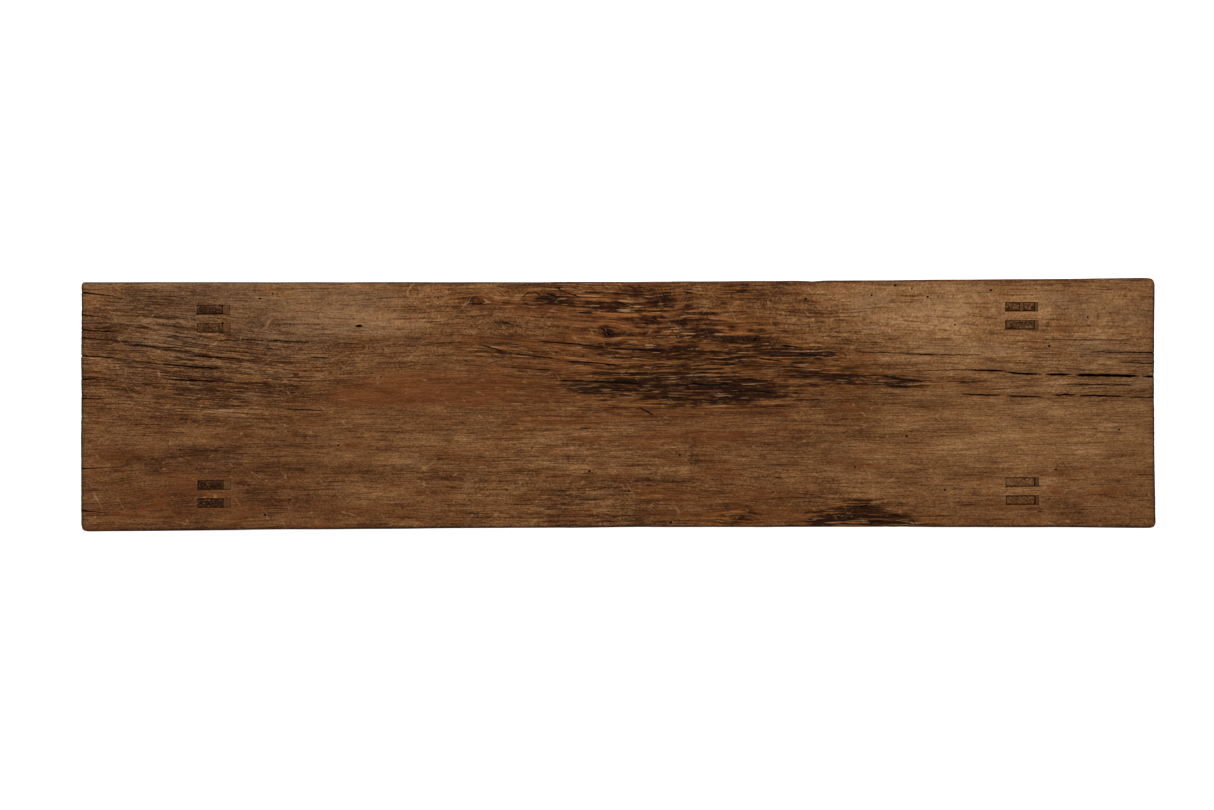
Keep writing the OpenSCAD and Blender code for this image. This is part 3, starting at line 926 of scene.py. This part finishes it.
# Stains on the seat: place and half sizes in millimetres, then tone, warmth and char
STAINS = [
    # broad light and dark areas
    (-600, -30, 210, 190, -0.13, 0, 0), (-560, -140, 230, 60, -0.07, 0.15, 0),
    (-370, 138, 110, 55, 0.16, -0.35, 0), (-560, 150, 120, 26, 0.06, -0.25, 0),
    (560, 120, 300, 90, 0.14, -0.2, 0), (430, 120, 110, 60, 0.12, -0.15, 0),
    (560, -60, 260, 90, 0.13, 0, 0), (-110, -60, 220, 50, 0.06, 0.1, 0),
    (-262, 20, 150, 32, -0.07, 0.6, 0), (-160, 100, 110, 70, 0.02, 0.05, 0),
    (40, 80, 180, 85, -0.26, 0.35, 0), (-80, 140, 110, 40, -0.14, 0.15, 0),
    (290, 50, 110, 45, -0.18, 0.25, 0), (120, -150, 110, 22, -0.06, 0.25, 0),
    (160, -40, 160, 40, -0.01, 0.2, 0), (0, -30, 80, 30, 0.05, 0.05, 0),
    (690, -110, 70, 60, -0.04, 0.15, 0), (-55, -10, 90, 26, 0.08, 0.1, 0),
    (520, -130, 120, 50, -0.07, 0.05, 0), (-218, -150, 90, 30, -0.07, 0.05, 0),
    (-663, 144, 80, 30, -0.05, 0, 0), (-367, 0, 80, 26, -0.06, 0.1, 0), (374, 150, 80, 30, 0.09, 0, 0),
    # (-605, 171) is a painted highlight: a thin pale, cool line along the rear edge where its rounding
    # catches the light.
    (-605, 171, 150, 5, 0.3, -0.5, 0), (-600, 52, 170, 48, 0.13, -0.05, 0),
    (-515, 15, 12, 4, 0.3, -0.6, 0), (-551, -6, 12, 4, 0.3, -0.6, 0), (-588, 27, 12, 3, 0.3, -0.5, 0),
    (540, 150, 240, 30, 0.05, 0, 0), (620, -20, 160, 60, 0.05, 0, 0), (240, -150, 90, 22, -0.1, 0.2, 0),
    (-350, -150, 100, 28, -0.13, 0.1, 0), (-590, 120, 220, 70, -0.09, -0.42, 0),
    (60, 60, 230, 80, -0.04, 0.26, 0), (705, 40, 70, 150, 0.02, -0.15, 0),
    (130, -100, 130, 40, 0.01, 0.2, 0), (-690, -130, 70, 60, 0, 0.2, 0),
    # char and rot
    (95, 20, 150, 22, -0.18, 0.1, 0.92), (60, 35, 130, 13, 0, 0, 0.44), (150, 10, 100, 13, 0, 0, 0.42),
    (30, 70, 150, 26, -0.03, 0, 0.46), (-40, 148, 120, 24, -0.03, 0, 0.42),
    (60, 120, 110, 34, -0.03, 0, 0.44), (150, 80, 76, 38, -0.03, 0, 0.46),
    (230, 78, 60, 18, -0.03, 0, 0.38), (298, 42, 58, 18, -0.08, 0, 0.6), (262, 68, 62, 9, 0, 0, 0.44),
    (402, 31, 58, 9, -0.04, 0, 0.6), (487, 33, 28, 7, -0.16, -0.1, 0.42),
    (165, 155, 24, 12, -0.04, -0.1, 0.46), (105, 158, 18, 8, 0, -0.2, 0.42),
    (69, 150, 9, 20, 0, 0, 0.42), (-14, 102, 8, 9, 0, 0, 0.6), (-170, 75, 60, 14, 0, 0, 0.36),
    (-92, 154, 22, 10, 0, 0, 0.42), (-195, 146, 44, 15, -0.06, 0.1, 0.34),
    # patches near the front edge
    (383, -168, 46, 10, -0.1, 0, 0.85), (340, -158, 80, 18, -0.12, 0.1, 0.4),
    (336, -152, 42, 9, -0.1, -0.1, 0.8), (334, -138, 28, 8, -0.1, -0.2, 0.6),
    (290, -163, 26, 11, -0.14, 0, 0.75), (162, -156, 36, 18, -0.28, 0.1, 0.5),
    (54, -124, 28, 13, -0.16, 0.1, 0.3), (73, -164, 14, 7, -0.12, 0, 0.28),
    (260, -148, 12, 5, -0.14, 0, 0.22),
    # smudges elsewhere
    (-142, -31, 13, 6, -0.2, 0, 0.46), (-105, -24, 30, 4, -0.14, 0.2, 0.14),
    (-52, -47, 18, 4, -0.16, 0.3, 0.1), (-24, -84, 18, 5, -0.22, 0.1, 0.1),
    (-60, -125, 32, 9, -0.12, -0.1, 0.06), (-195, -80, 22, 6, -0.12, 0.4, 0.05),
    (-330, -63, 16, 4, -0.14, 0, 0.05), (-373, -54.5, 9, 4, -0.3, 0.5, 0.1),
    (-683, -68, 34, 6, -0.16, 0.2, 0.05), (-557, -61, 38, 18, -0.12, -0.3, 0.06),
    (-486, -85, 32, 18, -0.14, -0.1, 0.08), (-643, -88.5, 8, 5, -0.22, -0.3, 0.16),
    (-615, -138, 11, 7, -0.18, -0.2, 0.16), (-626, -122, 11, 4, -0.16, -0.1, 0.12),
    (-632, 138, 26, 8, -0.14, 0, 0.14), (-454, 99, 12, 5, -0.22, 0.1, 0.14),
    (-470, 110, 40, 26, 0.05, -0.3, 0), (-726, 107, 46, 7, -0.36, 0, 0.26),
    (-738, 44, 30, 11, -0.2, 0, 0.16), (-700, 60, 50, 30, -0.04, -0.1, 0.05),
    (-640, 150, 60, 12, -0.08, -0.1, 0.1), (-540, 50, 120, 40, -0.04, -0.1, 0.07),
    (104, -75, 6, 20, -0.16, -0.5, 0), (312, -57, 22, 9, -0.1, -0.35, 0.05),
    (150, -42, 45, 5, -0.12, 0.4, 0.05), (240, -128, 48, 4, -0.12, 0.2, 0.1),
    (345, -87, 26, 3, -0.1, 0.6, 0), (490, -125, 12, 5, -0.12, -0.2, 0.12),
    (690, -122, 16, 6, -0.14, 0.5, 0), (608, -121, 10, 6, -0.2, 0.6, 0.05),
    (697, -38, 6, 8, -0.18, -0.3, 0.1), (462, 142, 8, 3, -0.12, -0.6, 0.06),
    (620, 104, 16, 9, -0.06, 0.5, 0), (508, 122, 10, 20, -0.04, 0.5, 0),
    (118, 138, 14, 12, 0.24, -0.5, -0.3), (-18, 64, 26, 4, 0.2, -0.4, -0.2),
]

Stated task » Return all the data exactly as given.

Response to this exercise »
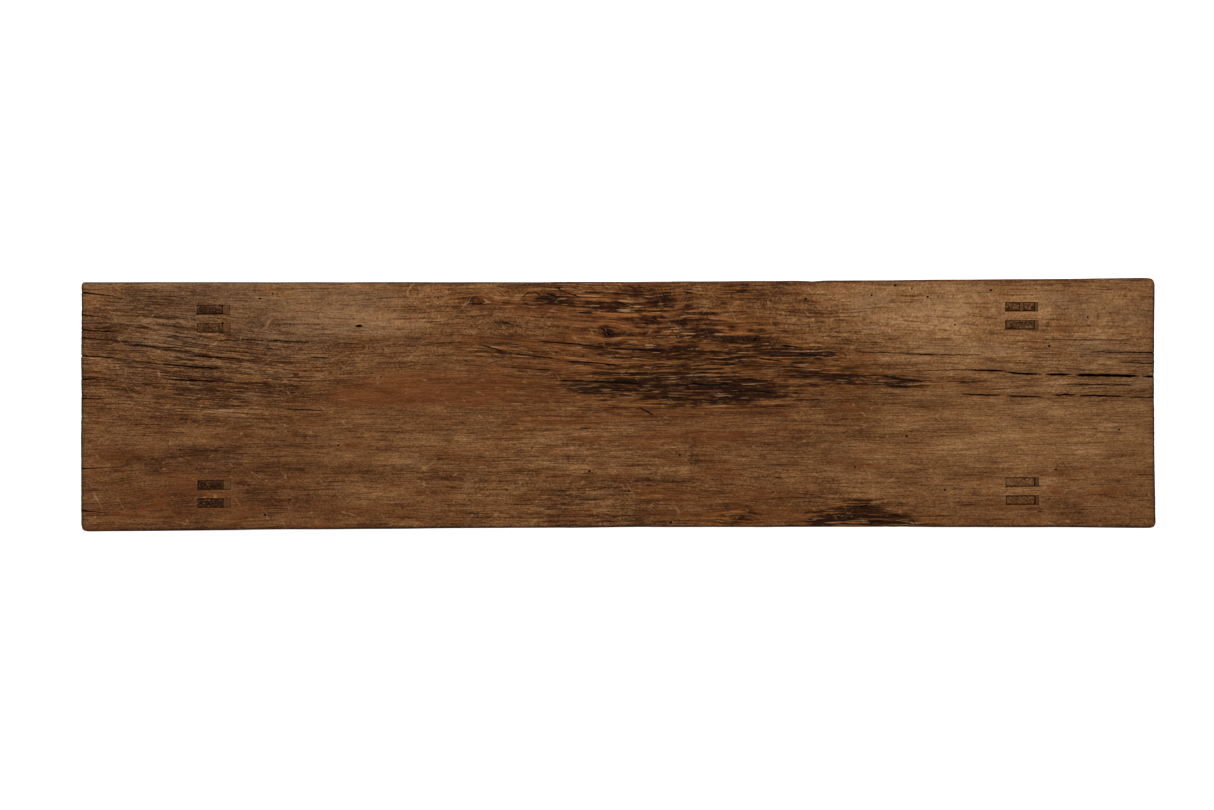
Keep writing the OpenSCAD and Blender code for this image. This is part 3, starting at line 926 of scene.py. This part finishes it.
# Stains on the seat: place and half sizes in millimetres, then tone, warmth and char
STAINS = [
    # broad light and dark areas
    (-600, -30, 210, 190, -0.13, 0, 0), (-560, -140, 230, 60, -0.07, 0.15, 0),
    (-370, 138, 110, 55, 0.16, -0.35, 0), (-560, 150, 120, 26, 0.06, -0.25, 0),
    (560, 120, 300, 90, 0.14, -0.2, 0), (430, 120, 110, 60, 0.12, -0.15, 0),
    (560, -60, 260, 90, 0.13, 0, 0), (-110, -60, 220, 50, 0.06, 0.1, 0),
    (-262, 20, 150, 32, -0.07, 0.6, 0), (-160, 100, 110, 70, 0.02, 0.05, 0),
    (40, 80, 180, 85, -0.26, 0.35, 0), (-80, 140, 110, 40, -0.14, 0.15, 0),
    (290, 50, 110, 45, -0.18, 0.25, 0), (120, -150, 110, 22, -0.06, 0.25, 0),
    (160, -40, 160, 40, -0.01, 0.2, 0), (0, -30, 80, 30, 0.05, 0.05, 0),
    (690, -110, 70, 60, -0.04, 0.15, 0), (-55, -10, 90, 26, 0.08, 0.1, 0),
    (520, -130, 120, 50, -0.07, 0.05, 0), (-218, -150, 90, 30, -0.07, 0.05, 0),
    (-663, 144, 80, 30, -0.05, 0, 0), (-367, 0, 80, 26, -0.06, 0.1, 0), (374, 150, 80, 30, 0.09, 0, 0),
    # (-605, 171) is a painted highlight: a thin pale, cool line along the rear edge where its rounding
    # catches the light.
    (-605, 171, 150, 5, 0.3, -0.5, 0), (-600, 52, 170, 48, 0.13, -0.05, 0),
    (-515, 15, 12, 4, 0.3, -0.6, 0), (-551, -6, 12, 4, 0.3, -0.6, 0), (-588, 27, 12, 3, 0.3, -0.5, 0),
    (540, 150, 240, 30, 0.05, 0, 0), (620, -20, 160, 60, 0.05, 0, 0), (240, -150, 90, 22, -0.1, 0.2, 0),
    (-350, -150, 100, 28, -0.13, 0.1, 0), (-590, 120, 220, 70, -0.09, -0.42, 0),
    (60, 60, 230, 80, -0.04, 0.26, 0), (705, 40, 70, 150, 0.02, -0.15, 0),
    (130, -100, 130, 40, 0.01, 0.2, 0), (-690, -130, 70, 60, 0, 0.2, 0),
    # char and rot
    (95, 20, 150, 22, -0.18, 0.1, 0.92), (60, 35, 130, 13, 0, 0, 0.44), (150, 10, 100, 13, 0, 0, 0.42),
    (30, 70, 150, 26, -0.03, 0, 0.46), (-40, 148, 120, 24, -0.03, 0, 0.42),
    (60, 120, 110, 34, -0.03, 0, 0.44), (150, 80, 76, 38, -0.03, 0, 0.46),
    (230, 78, 60, 18, -0.03, 0, 0.38), (298, 42, 58, 18, -0.08, 0, 0.6), (262, 68, 62, 9, 0, 0, 0.44),
    (402, 31, 58, 9, -0.04, 0, 0.6), (487, 33, 28, 7, -0.16, -0.1, 0.42),
    (165, 155, 24, 12, -0.04, -0.1, 0.46), (105, 158, 18, 8, 0, -0.2, 0.42),
    (69, 150, 9, 20, 0, 0, 0.42), (-14, 102, 8, 9, 0, 0, 0.6), (-170, 75, 60, 14, 0, 0, 0.36),
    (-92, 154, 22, 10, 0, 0, 0.42), (-195, 146, 44, 15, -0.06, 0.1, 0.34),
    # patches near the front edge
    (383, -168, 46, 10, -0.1, 0, 0.85), (340, -158, 80, 18, -0.12, 0.1, 0.4),
    (336, -152, 42, 9, -0.1, -0.1, 0.8), (334, -138, 28, 8, -0.1, -0.2, 0.6),
    (290, -163, 26, 11, -0.14, 0, 0.75), (162, -156, 36, 18, -0.28, 0.1, 0.5),
    (54, -124, 28, 13, -0.16, 0.1, 0.3), (73, -164, 14, 7, -0.12, 0, 0.28),
    (260, -148, 12, 5, -0.14, 0, 0.22),
    # smudges elsewhere
    (-142, -31, 13, 6, -0.2, 0, 0.46), (-105, -24, 30, 4, -0.14, 0.2, 0.14),
    (-52, -47, 18, 4, -0.16, 0.3, 0.1), (-24, -84, 18, 5, -0.22, 0.1, 0.1),
    (-60, -125, 32, 9, -0.12, -0.1, 0.06), (-195, -80, 22, 6, -0.12, 0.4, 0.05),
    (-330, -63, 16, 4, -0.14, 0, 0.05), (-373, -54.5, 9, 4, -0.3, 0.5, 0.1),
    (-683, -68, 34, 6, -0.16, 0.2, 0.05), (-557, -61, 38, 18, -0.12, -0.3, 0.06),
    (-486, -85, 32, 18, -0.14, -0.1, 0.08), (-643, -88.5, 8, 5, -0.22, -0.3, 0.16),
    (-615, -138, 11, 7, -0.18, -0.2, 0.16), (-626, -122, 11, 4, -0.16, -0.1, 0.12),
    (-632, 138, 26, 8, -0.14, 0, 0.14), (-454, 99, 12, 5, -0.22, 0.1, 0.14),
    (-470, 110, 40, 26, 0.05, -0.3, 0), (-726, 107, 46, 7, -0.36, 0, 0.26),
    (-738, 44, 30, 11, -0.2, 0, 0.16), (-700, 60, 50, 30, -0.04, -0.1, 0.05),
    (-640, 150, 60, 12, -0.08, -0.1, 0.1), (-540, 50, 120, 40, -0.04, -0.1, 0.07),
    (104, -75, 6, 20, -0.16, -0.5, 0), (312, -57, 22, 9, -0.1, -0.35, 0.05),
    (150, -42, 45, 5, -0.12, 0.4, 0.05), (240, -128, 48, 4, -0.12, 0.2, 0.1),
    (345, -87, 26, 3, -0.1, 0.6, 0), (490, -125, 12, 5, -0.12, -0.2, 0.12),
    (690, -122, 16, 6, -0.14, 0.5, 0), (608, -121, 10, 6, -0.2, 0.6, 0.05),
    (697, -38, 6, 8, -0.18, -0.3, 0.1), (462, 142, 8, 3, -0.12, -0.6, 0.06),
    (620, 104, 16, 9, -0.06, 0.5, 0), (508, 122, 10, 20, -0.04, 0.5, 0),
    (118, 138, 14, 12, 0.24, -0.5, -0.3), (-18, 64, 26, 4, 0.2, -0.4, -0.2),
]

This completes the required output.